HAVANA TIMES — I have never understood that device so often used in the popular soap operas, whereby the romantic protagonists who have finally managed to get together after numerous reverses (and chapters) are then separated again through the machinations of a rival. There’s always such a simple strategy employed: a dubious letter, a supposed infidelity, a coarse piece of gossip that can’t be proven.
It seems to me a cheap recourse and a mockery of the most basic intelligence. Maybe the viewers don’t protest because they already know the formula: the lovers will meet again in the last chapter, and if there are a hundred left to go that only means more hours of entertainment.
But – When it happens in real life? And when the thing at risk is the physical and psychological integrity of a real person of flesh and blood? When irretrievable years are lost to a fiction that we accept as if we were an unflinching television audience?

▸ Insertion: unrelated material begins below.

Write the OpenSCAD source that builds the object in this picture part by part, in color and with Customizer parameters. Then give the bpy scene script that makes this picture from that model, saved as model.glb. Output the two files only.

Finding out about the recent death of Huber Matos has left me with that bitter taste.
Despite having fought side by side with those who today fill the walls of our schools and offices, or stare at us with frozen eyes from marble pedestals, he is never mentioned in the Cuban history books. Those who knew him could identify him in a group photo or in those faded videos where you see the happy bearded guerrillas enjoying their moment of glory.
Twenty years of jail and exile are enough to dissolve the doubts, the rumors, the airy reproaches. They’re enough to convert light into darkness, truth into falsity, presence into nothing. After all is said and done, history is drawn in the sands of time, and one single lick of the ocean leaves the surface wiped clean and ready for new tracings.
Matos was condemned in a public trial where he wasn’t even conceded the right to speak. Why didn’t that incensed multitude, instead of shouting: “firing squad!” demand that he also have his turn to speak? Why, just like the bad imitations that try to copy real art, did the audience content themselves with only one version?
When I look at recent examples, it pains me to admit that in five decades nothing has changed in this sense.
The same thing occurred with the poet Maria Elena Cruz Varela who disappeared in another cloud of exile and lost memory; ditto with the victims of the Black Spring and with Orlando Zapata who died in prison while the official media ridiculed the motives for his hunger strike. None of them were interviewed for the television or newspapers. They were never offered their turn to speak.
It happened to Yoani Sanchez, who is only mentioned in the official media as a cyber-terrorist or a betrayer of her country with the vile advantage of absence and imposed silence; with the State of Sats Project; with Oswaldo Payá who received official existence when he hadn’t any voice left to defend himself with.
It’s happening right now to the news about Venezuela, received through a channel where the voices of Henrique Capriles or Leopoldo Lopez are not heard, or heard only after extensive editing.
Aren’t we thinking beings? To want to know what the opposition (or the accused) thinks, to have their version in order to finalize our own judgment – isn’t that simple common sense? Who will guarantee that tomorrow we ourselves won’t be victims of the gag or of the reconstruction of the story?
A monopoly over information is power. I don’t doubt this, but the truth has its own wings. When I come to feel that we’re in an invented country, where mountains of drowned voices wander in the fog of omission, I recall the movie “The Truman Show”. And I remember that only those who don’t search for the truth will content themselves (forever) with a fictitious island, admiring a sunset….made of cardboard.